- _SET PROBLEM_
Report how many lines of the records below include the word "that". Give nothing but the number.

- _PROVIDED RECORDS_
__________________________________________________

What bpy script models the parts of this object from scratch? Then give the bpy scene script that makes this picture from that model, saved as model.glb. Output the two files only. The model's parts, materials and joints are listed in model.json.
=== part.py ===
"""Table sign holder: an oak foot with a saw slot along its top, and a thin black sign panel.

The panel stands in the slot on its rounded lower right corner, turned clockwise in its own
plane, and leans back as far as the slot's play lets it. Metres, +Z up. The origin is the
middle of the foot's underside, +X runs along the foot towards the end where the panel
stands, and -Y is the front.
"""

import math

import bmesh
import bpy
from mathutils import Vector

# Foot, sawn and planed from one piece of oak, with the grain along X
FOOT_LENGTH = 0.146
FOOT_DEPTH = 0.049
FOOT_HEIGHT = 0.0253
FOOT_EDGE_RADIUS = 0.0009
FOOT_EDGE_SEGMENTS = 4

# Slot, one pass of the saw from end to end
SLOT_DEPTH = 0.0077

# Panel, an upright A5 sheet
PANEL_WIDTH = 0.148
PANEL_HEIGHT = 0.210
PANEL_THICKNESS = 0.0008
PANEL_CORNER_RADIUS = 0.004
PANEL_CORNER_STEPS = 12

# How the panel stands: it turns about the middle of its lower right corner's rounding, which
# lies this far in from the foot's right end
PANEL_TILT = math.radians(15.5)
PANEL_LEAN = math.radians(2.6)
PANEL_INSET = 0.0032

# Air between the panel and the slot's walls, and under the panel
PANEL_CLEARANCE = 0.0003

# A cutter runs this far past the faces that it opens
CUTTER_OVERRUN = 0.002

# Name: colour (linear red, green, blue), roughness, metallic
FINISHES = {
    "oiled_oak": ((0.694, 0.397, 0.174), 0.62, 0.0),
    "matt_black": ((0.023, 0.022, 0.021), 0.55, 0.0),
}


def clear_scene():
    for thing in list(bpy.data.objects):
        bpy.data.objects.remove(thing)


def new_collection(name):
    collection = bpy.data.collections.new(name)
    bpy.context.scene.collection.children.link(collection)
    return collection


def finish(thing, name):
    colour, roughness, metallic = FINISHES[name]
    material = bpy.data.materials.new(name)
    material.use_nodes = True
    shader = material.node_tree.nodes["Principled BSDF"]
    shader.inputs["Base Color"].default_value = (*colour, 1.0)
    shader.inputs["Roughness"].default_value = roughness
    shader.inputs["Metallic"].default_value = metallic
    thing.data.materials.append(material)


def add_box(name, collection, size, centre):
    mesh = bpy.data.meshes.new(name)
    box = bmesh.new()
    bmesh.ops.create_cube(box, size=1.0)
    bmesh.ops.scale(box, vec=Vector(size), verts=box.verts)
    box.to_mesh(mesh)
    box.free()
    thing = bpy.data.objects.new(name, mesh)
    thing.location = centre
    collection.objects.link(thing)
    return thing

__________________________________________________

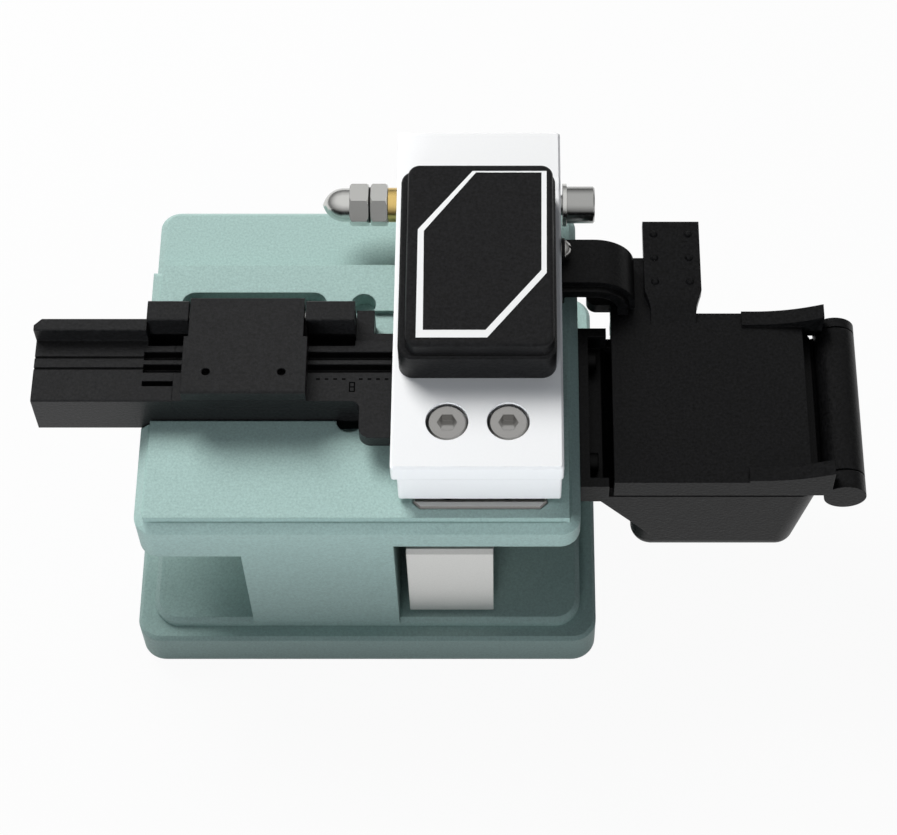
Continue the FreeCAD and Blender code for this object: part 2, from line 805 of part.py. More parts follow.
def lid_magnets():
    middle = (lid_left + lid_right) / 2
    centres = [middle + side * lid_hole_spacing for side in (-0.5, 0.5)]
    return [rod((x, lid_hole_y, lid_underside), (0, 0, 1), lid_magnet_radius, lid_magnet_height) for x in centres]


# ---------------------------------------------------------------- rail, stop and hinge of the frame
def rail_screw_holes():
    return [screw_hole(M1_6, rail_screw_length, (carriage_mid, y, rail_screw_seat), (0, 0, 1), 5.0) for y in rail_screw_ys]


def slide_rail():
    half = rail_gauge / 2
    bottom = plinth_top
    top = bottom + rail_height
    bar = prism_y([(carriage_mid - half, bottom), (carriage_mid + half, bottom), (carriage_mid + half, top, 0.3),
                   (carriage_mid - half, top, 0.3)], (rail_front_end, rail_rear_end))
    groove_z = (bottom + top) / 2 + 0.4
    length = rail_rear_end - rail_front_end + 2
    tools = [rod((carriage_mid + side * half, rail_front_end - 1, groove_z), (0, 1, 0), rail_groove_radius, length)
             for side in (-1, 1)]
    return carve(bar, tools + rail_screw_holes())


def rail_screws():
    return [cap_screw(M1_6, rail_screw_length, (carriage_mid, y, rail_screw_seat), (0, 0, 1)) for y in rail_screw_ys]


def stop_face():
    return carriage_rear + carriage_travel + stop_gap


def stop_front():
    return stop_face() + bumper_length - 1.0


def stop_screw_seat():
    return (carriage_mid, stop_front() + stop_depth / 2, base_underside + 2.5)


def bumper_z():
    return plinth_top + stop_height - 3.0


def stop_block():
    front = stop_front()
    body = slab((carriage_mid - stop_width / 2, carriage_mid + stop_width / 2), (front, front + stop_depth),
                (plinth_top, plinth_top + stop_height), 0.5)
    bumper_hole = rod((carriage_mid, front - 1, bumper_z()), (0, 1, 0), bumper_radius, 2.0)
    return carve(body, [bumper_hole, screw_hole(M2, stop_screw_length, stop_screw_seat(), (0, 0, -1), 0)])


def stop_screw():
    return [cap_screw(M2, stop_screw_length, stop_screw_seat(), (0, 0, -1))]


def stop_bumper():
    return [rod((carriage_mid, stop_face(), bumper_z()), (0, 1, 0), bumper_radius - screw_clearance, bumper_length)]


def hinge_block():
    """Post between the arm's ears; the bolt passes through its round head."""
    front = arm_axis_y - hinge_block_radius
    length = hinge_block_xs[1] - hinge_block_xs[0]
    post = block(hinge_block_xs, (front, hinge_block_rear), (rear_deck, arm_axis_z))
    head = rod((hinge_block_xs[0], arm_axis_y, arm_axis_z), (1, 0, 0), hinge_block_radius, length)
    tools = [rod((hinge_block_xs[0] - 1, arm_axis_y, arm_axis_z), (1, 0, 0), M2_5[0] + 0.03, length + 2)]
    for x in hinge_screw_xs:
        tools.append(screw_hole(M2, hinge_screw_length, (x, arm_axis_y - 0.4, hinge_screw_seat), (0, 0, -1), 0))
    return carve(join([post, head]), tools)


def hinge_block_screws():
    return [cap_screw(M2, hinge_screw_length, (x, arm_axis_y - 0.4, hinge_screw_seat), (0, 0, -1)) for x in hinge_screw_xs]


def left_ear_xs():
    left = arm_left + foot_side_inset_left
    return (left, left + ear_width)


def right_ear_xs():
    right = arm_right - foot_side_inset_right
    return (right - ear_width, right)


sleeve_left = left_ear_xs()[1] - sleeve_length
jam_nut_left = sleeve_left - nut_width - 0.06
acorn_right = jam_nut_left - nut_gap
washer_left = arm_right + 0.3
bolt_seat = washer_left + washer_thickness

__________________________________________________

- _RESPONSE_
2